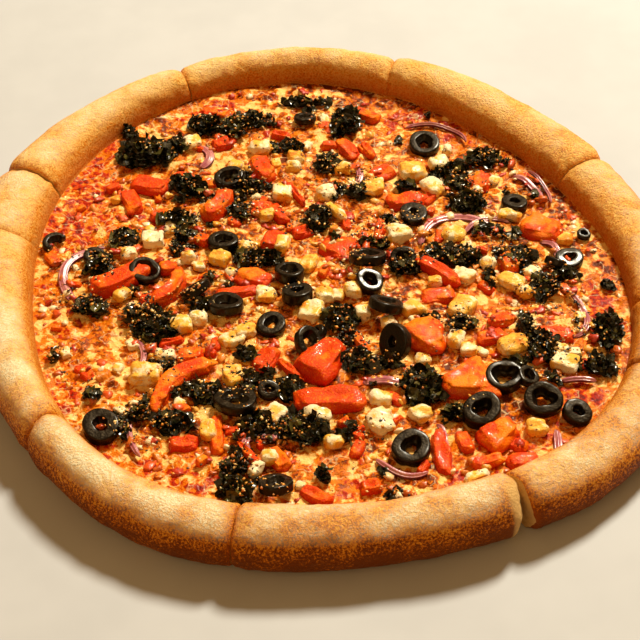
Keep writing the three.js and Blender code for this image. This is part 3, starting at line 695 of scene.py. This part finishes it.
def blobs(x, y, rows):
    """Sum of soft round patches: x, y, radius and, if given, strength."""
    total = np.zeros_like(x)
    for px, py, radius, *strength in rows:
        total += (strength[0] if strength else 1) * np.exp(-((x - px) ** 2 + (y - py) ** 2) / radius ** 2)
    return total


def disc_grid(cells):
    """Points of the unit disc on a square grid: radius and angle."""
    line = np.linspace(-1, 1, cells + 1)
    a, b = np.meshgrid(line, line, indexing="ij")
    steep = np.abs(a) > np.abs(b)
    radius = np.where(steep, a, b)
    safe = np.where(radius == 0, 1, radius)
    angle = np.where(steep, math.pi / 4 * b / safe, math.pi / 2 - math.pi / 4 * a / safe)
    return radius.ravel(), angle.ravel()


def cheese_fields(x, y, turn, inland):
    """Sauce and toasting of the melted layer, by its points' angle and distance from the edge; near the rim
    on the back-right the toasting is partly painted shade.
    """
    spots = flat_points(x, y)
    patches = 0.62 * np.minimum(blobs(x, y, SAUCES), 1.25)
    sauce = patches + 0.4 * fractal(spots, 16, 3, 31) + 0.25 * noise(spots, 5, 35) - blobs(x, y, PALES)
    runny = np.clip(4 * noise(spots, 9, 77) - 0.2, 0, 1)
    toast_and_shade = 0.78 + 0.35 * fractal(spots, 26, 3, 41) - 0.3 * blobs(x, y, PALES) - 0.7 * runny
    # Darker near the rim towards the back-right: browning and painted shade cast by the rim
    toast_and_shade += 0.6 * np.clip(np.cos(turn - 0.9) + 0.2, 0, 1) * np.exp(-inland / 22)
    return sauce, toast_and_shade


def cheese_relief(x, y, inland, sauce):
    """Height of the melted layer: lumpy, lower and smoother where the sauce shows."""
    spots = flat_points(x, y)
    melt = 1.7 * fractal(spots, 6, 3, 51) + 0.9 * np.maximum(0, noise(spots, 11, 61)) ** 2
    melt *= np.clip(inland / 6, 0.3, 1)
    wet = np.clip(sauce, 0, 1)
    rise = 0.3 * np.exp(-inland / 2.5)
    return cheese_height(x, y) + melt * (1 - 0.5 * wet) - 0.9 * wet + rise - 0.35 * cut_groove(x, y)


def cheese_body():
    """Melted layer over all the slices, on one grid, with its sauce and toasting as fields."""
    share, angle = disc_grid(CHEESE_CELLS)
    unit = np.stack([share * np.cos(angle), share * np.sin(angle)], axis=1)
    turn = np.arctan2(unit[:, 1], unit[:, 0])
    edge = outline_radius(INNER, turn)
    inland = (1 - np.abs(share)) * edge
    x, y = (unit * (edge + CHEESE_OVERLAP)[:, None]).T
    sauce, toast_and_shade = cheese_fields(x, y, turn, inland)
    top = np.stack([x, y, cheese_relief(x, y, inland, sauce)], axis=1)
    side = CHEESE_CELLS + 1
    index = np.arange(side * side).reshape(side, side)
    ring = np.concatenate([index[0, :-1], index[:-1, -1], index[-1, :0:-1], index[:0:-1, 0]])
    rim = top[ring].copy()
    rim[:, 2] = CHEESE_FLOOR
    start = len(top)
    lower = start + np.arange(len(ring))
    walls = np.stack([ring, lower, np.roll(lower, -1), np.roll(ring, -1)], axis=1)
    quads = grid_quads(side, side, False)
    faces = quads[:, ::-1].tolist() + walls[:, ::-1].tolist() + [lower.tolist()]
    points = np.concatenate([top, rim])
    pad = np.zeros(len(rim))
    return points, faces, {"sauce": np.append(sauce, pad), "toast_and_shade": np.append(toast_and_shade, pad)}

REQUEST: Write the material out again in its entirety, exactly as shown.

TASK SOLUTION:
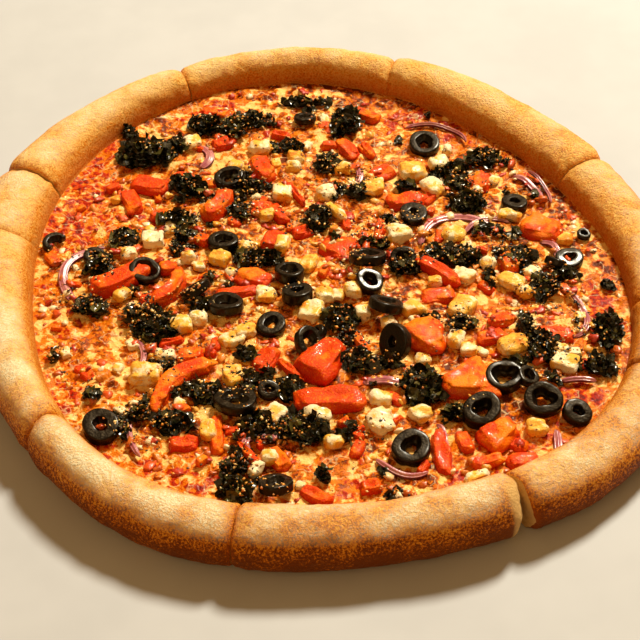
Keep writing the three.js and Blender code for this image. This is part 3, starting at line 695 of scene.py. This part finishes it.
def blobs(x, y, rows):
    """Sum of soft round patches: x, y, radius and, if given, strength."""
    total = np.zeros_like(x)
    for px, py, radius, *strength in rows:
        total += (strength[0] if strength else 1) * np.exp(-((x - px) ** 2 + (y - py) ** 2) / radius ** 2)
    return total


def disc_grid(cells):
    """Points of the unit disc on a square grid: radius and angle."""
    line = np.linspace(-1, 1, cells + 1)
    a, b = np.meshgrid(line, line, indexing="ij")
    steep = np.abs(a) > np.abs(b)
    radius = np.where(steep, a, b)
    safe = np.where(radius == 0, 1, radius)
    angle = np.where(steep, math.pi / 4 * b / safe, math.pi / 2 - math.pi / 4 * a / safe)
    return radius.ravel(), angle.ravel()


def cheese_fields(x, y, turn, inland):
    """Sauce and toasting of the melted layer, by its points' angle and distance from the edge; near the rim
    on the back-right the toasting is partly painted shade.
    """
    spots = flat_points(x, y)
    patches = 0.62 * np.minimum(blobs(x, y, SAUCES), 1.25)
    sauce = patches + 0.4 * fractal(spots, 16, 3, 31) + 0.25 * noise(spots, 5, 35) - blobs(x, y, PALES)
    runny = np.clip(4 * noise(spots, 9, 77) - 0.2, 0, 1)
    toast_and_shade = 0.78 + 0.35 * fractal(spots, 26, 3, 41) - 0.3 * blobs(x, y, PALES) - 0.7 * runny
    # Darker near the rim towards the back-right: browning and painted shade cast by the rim
    toast_and_shade += 0.6 * np.clip(np.cos(turn - 0.9) + 0.2, 0, 1) * np.exp(-inland / 22)
    return sauce, toast_and_shade


def cheese_relief(x, y, inland, sauce):
    """Height of the melted layer: lumpy, lower and smoother where the sauce shows."""
    spots = flat_points(x, y)
    melt = 1.7 * fractal(spots, 6, 3, 51) + 0.9 * np.maximum(0, noise(spots, 11, 61)) ** 2
    melt *= np.clip(inland / 6, 0.3, 1)
    wet = np.clip(sauce, 0, 1)
    rise = 0.3 * np.exp(-inland / 2.5)
    return cheese_height(x, y) + melt * (1 - 0.5 * wet) - 0.9 * wet + rise - 0.35 * cut_groove(x, y)


def cheese_body():
    """Melted layer over all the slices, on one grid, with its sauce and toasting as fields."""
    share, angle = disc_grid(CHEESE_CELLS)
    unit = np.stack([share * np.cos(angle), share * np.sin(angle)], axis=1)
    turn = np.arctan2(unit[:, 1], unit[:, 0])
    edge = outline_radius(INNER, turn)
    inland = (1 - np.abs(share)) * edge
    x, y = (unit * (edge + CHEESE_OVERLAP)[:, None]).T
    sauce, toast_and_shade = cheese_fields(x, y, turn, inland)
    top = np.stack([x, y, cheese_relief(x, y, inland, sauce)], axis=1)
    side = CHEESE_CELLS + 1
    index = np.arange(side * side).reshape(side, side)
    ring = np.concatenate([index[0, :-1], index[:-1, -1], index[-1, :0:-1], index[:0:-1, 0]])
    rim = top[ring].copy()
    rim[:, 2] = CHEESE_FLOOR
    start = len(top)
    lower = start + np.arange(len(ring))
    walls = np.stack([ring, lower, np.roll(lower, -1), np.roll(ring, -1)], axis=1)
    quads = grid_quads(side, side, False)
    faces = quads[:, ::-1].tolist() + walls[:, ::-1].tolist() + [lower.tolist()]
    points = np.concatenate([top, rim])
    pad = np.zeros(len(rim))
    return points, faces, {"sauce": np.append(sauce, pad), "toast_and_shade": np.append(toast_and_shade, pad)}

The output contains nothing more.